Let me put the above in the necessary context. In addition to English 9, Speech, and Comp I and III, I taught International Baccalaureate HL 11th grade English. If you are unfamiliar with IB, it is the most rigorous curriculum offered to students in the world. Period. It is also something I believe very strongly in. Becoming an IB teacher made me a better reader, writer, learner and teacher. It also meant I followed guidelines created by the IBO. Students apply to take IB courses and they know what the course materials are beforehand. (In the English curriculum, the book list for the entire program is publicly available and is provided to students and parents starting with the eighth grade information night.)
As one of the junior teachers, I was responsible for the “World Literature” section of the two year curriculum. What fun that was! We read books in translation and the caliber of discussions was on par or superior to most undergraduate courses I experienced. These were teens hungry to talk about literature and the perspectives given by writers from different worlds than white, middle-class Minnesota. One of the novels we studied was One Hundred Years of Solitude by Gabriel Garcia Marquez.
The first year I taught it, the discussions were lively, the essays were thoughtful, and the growth of the students while studying the contrasts between life in Minnesota and Columbia was impressive. And then the next group of students arrived, including one student who’s parent objected to the subject matter of the novel. To be fair, it was the sexual references that the parent most objected to but her argument ultimately came down to this: why would I force children to read books that are so sad? The mother accused me of filling her daughter’s head with filthy images she would never be able to forget and with trying to send the girl into a fit of depression. Over the phone the mother chastised me and told me I had no business poisoning other people’s children and that I wasn’t fit to teach let alone call myself a teacher. However, the memory that still hurts? Being told by this woman that it was a good thing I had no children of my own because obviously I didn’t have the moral fiber to raise a child if this was the kind of book I thought was appropriate for a seventeen year old child to read.

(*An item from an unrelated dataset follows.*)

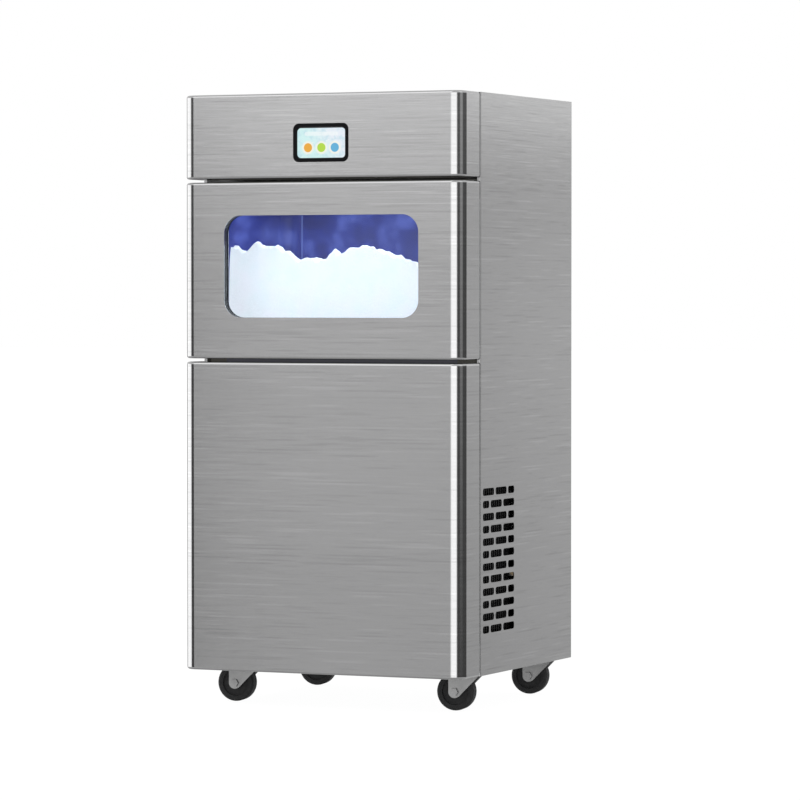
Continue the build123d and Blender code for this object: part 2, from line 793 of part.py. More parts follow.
# Auger: a shaft with one helical flight that scrapes the barrel's wall
auger_clearance = 0.6
auger_end_gap = 30
auger_nose = 20
flight_root = 2
auger_outer = cylinder_bore / 2 - auger_clearance
auger_bottom = cylinder_foot + auger_end_gap
flight_height = cylinder_top - auger_end_gap - auger_bottom
flight_depth = auger_outer - auger_shaft_radius + flight_root
with BuildPart() as auger:
    with BuildLine():
        flight_path = Helix(auger_pitch, flight_height, auger_shaft_radius,
                            center=(cylinder_x, cylinder_y, auger_bottom))
    section_plane = Plane(origin=flight_path @ 0, x_dir=(1, 0, 0), z_dir=flight_path % 0)
    with BuildSketch(section_plane):
        with Locations((flight_depth / 2 - flight_root, 0)):
            Rectangle(flight_depth, flight_thickness)
    sweep(is_frenet=True)
    with Locations((cylinder_x, cylinder_y, cylinder_foot + fit_gap)):
        Cylinder(auger_shaft_radius, cylinder_top - cylinder_foot + auger_nose,
                 align=(Align.CENTER, Align.CENTER, Align.MIN))
auger.part.label = "auger"
export_step(auger.part, "parts/auger.step")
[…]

I weathered that storm and then two years later another parent came in. This time the IB book in question was Orlando by Virginia Woolf. This mother was a bit less vitriolic in her assessment of my choice of literature, however she did ask me, “Just what is your agenda, teaching this book to young people? What are you hoping they will do with this information about a person who experiments with sex like this?” And yet again I found myself defending a book as well as myself against her claim I was attempting to subvert her son’s sexual orientation. And just like before, nothing I could say about the novel’s wonderful metaphors and allegories changed the parent’s view that not only was this book unacceptable for her child to read but that I had absolutely no business calling myself a teacher.
I am a mom. I protect my children from things that are unsuitable for them. I screen what my children read and the family is basically tv-free. I understand that both those mothers were really trying to keep their kids safe from what they felt would harm them.
But I also know that really, those moms wanted to keep their kids being, well, kids. How many parents sneak into kids’ rooms and retuck the blankets – even over the sleeping bodies of teens larger than the parents? How many parents secretly mourn the babies who have somehow turned into young people with thoughts and feelings and attitudes much closer to an adult than to a toddler? How many parents struggle with the fact that the little person who depended upon us for their every thing is quickly outgrowing us?
So as a mother, I get it. I understand why those moms were so upset to have a child on the cusp of adulthood and being terrified that the parent was losing hold on being the sole gatekeeper of everything in that child’s life.
But when parents want to censor everything his/her child experiences, all are affected. I am not saying let your child surf any old thing on the internet or read any book whose cover catches your child’s eye. But I am saying that parenting is a give and take dance that must, by its very nature, include some growing pains. There are novels out there that provide extremely valuable opportunities to talk to your child during a time when a parent is often the last person a teen wants to talk to about things. By censoring every book that a child has access to is to censor the ability for a child to have experiences adults may not even know the child needs. For example, if you are from a very small community with no racial or religious diversity, reading about such topics prepares that teen for the world he or she is most likely to enter once leaving home. If a child knows nothing about being bullied (thank goodness!) it may help that child understand the long-term effects of that bullying on a person. The ability for teens to grow and learn from situations experienced via the written word is a great gift. Imagine if all those gifts were gone because they had been found objectionable by someone else? No conversations can be shared if there is no catalyst for that conversation. For that reason, of none else, censorship should be done on a personal level rather than a broad one.
The enemy here is not the gatekeepers of teachers and librarians. Time is. How many parents read young adult literature and magazines? How many of us immerse ourselves in the world of teens instead of relying on our own experiences? The fact is, if you want to understand a population, you must read what it reads, listen to its music, study its art. Adults’ own experiences growing up are not valid substitutes and neither is a parent’s understanding of the child they raised since infancy.
Parents may not understand the extent to which teachers and librarians see the aspects of children that parents often don’t see. We see the side that is questioning everything in life trying to make meaning for itself. Every teen does this regardless of their upbringing. And the sides that teachers and librarians see begs for books that help explain the myriad of life’s variables that home and the familiar cannot.
The last time I had a parent tell me I was an immoral person because of the books I read and then ask teenagers to read I reminded her of this: the time I spend talking to your child in my classroom will never have as big of an impact as what you have been saying to your child over his/her lifetime. She left unconvinced. I was left bruised and crying in the darkness of my classroom. All these years later, the wound can still feel fresh.